Request>
Check each line of the entries below for the string "this"; copy every line where it appears.

Material supplied>
══════════
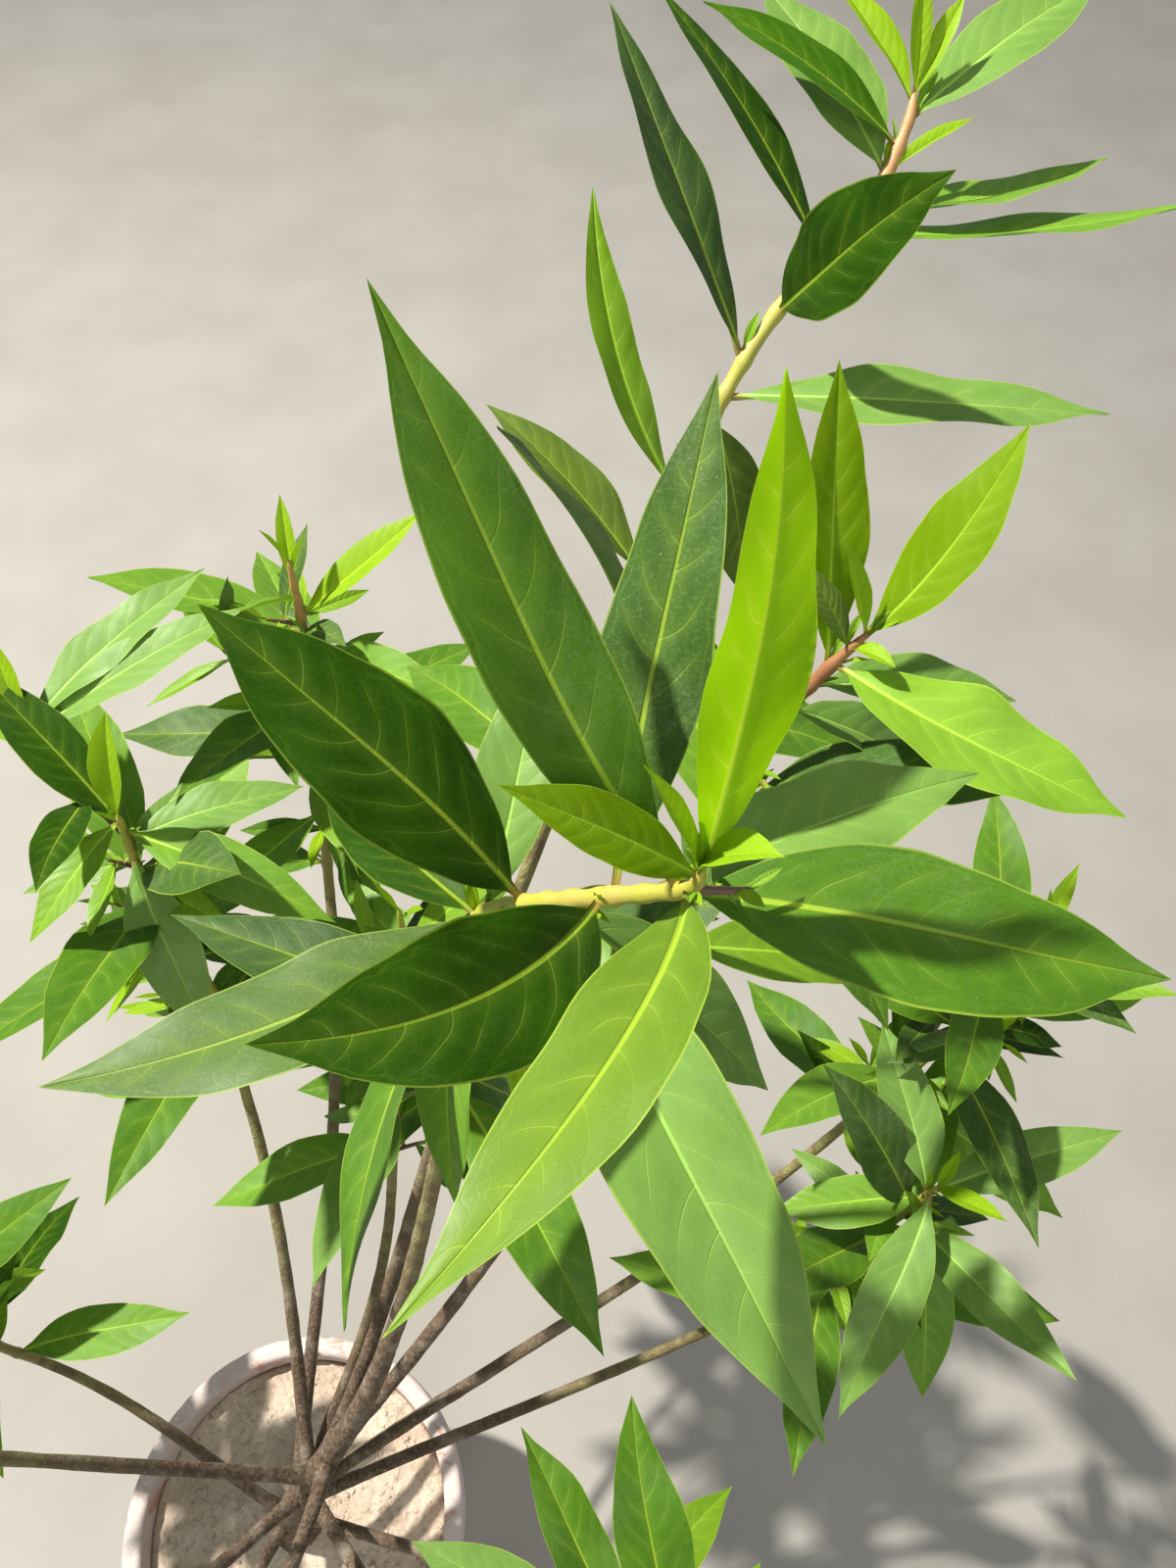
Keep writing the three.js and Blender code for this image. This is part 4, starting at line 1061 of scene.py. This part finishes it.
══════════
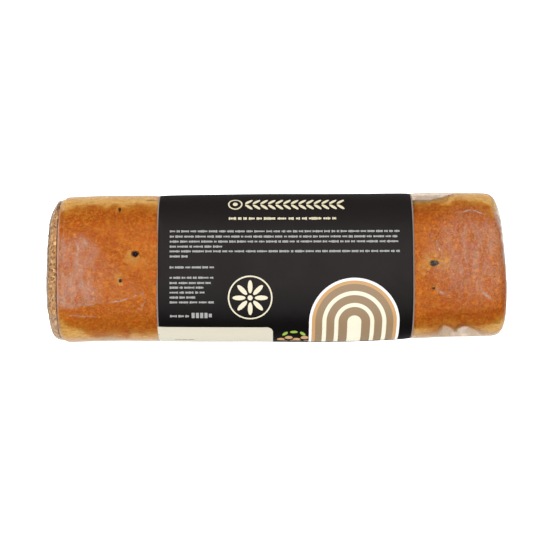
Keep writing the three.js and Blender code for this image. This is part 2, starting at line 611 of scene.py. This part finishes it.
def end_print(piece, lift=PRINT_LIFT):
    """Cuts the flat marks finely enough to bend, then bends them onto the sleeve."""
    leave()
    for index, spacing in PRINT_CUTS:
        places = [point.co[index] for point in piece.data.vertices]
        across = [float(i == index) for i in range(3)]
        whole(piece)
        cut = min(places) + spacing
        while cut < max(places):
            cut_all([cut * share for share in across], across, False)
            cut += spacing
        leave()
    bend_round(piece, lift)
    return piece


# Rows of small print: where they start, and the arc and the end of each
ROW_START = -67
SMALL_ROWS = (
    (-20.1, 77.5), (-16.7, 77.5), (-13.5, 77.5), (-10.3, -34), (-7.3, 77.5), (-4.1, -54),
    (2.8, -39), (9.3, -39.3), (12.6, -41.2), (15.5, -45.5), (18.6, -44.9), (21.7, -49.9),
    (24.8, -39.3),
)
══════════
Output of the task>
Keep writing the three.js and Blender code for this image. This is part 4, starting at line 1061 of scene.py. This part finishes it.
Keep writing the three.js and Blender code for this image. This is part 2, starting at line 611 of scene.py. This part finishes it.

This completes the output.